Archaeologists have long puzzled over who were the original inhabitants of circular
buildings at Vindolanda fort on Hadrian's Wall, which were first discovered in 1931 by
Eric Birley. Professor Birley's son Robin, director of the Vindolanda Trust, near
Haltwhistle, Northumberland, said yesterday: "No other Roman fort has circular
buildings like these. We have discovered the whole of the 2nd-century fort was flattened
for these huts and a new garrison."
Mr Birley thinks there could have been up to 200 huts, built back-to-back in rows of
five and holding up to 1,000 people. He said: "We know that the Romans were putting
down a native rebellion in Scotland between Edinburgh and Aberdeen from 208 to 211. It
appears they took hostages from the defeated tribes. If these had just been male prisoners
they would have been kept in barracks, but each hut is big enough for a family. They are
very similar to native huts about six metres in diameter.

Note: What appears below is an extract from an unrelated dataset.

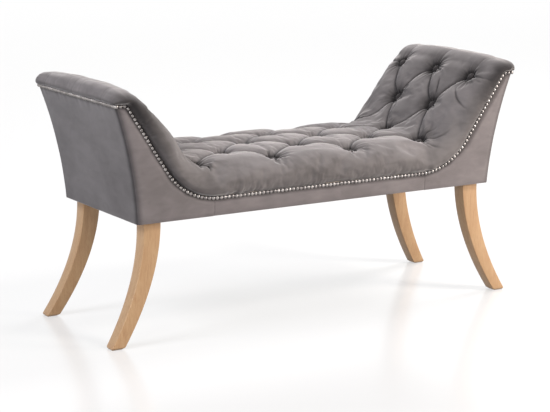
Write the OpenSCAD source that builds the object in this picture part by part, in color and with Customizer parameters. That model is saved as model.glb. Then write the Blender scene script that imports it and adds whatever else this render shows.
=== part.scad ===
// Upholstered bench with two flared arms, a deep-buttoned cover, rows of dome
// nails and four sabre legs.
// Origin on the floor at the middle of the bench. X runs along the length,
// the front faces -Y, and +Z is up. Lengths are in millimetres.

/* [Body] */
// Length of the body along the bottom of its rails
rail_length = 1058; // [980:2:1200]
// Depth of the body along the bottom of its rails
rail_depth = 408; // [370:2:480]
// Height of the underside of the rails above the floor
leg_height = 307; // [240:1:380]
// How far the front and rear faces lean out by the top of the arms
face_flare = 16; // [0:1:30]
// How far each end panel leans out by the top of the arms
end_flare = 62; // [30:1:80]
// Height of the top nails above the underside of the rails
arm_height = 295; // [270:1:340]
// Height of the lower nails above the underside of the rails
rail_height = 45; // [40:1:60]

/* [Nail line] */
// Radius of the sweep from the seat to the arm
sweep_radius = 172; // [140:1:190]
// Slope of the arm above the sweep, in degrees
sweep_angle = 57; // [50:1:62]
// Radius of the corner at the top of the arm
top_corner_radius = 12; // [8:1:18]
// Straight run of nails from that corner to the end panel
arm_top_run = 25; // [18:1:34]
// Diameter of a nail head
nail_diameter = 9.5; // [7:0.5:11]
// Height of a nail head
nail_dome = 2.6; // [1.5:0.1:4]
// Spacing of the nails
nail_pitch = 11; // [10:0.5:16]

/* [Padding] */
// Height of the seat crest above the lower nails
seat_crest = 83; // [74:1:98]
// Radius of the hollow where the seat meets the arm
hollow_radius = 105; // [70:1:120]
// Slope of the arm's padding, in degrees
slope_angle = 49; // [44:1:54]
// Radius of the shoulder at the top of the slope
shoulder_radius = 59; // [40:1:70]
// Flat width on top of the arm
arm_flat = 12; // [4:1:20]
// Radius of the roll on the outer side of the arm
roll_radius = 28; // [22:1:34]
// Radius of the tuck from the roll to the nails
tuck_radius = 12; // [8:1:16]
// How far the padding swells past the front and rear faces
front_swell = 13; // [6:1:18]
// Loft of the wadded cover over the seat foam
seat_loft = 30; // [28:1:34]
// Loft of the wadded cover over the arm foam
arm_loft = 22; // [20:1:26]

/* [Buttons] */
// Diameter of a covered button
button_diameter = 21; // [16:1:22]
// Height of a covered button
button_height = 6; // [4:0.5:8]
// Distance from the rail face to the front row of buttons
front_row_gap = 44; // [38:1:52]
// Distance from the last column of buttons to the shoulder
top_column_gap = 40; // [25:1:60]
// Depth of the buttons in the seat
seat_dip = 22; // [14:1:24]
// Depth of the top buttons in the arm
arm_dip = 15; // [10:1:17]
// Depth of the pleats between the buttons
pleat_depth = 8; // [4:1:10]
// Rise of the seat from its edges to its middle
crown = 13; // [6:1:16]

/* [Frame] */
// Thickness of the front and rear frame boards
board_thickness = 18; // [15:1:21]
// Thickness of the end boards
end_board_thickness = 4; // [3:0.5:6]
// Thickness of the end rails and battens
rail_thickness = 25; // [20:1:30]
// Height of the end rails
end_rail_height = 62; // [50:1:80]
// Height of the battens and corner blocks
batten_height = 42; // [35:1:45]
// Thickness of the top rail in the arm
arm_rail_thickness = 35; // [25:1:40]
// Height of the top rail in the arm
arm_rail_height = 45; // [35:1:60]
// Thickness of the outer fabric with its lining
cover_thickness = 3; // [2:0.5:4]
// Width of a webbing strap
webbing_width = 50; // [40:1:60]
// Spacing of the webbing straps
webbing_pitch = 75; // [65:1:90]
// Thickness of a webbing strap
webbing_thickness = 2; // [1:0.5:3]

/* [Legs] */
// Distance from the end of the rails to the outer edge of a leg at its top
leg_end_inset = 25; // [18:1:40]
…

They had ovens and hearths
which suggest they held family groups.
"Also, they had stone foundations and floors, probably built by the Romans, and
would have had wattle-and-turf walls built by the natives.
"They may have been here only six months before the huts were destroyed and the
new fort built on top. We assume the people were sent home."
Diggers found no evidence of pottery or jewellery associated with Roman life around
the buildings. Soil sample analysis is still awaited.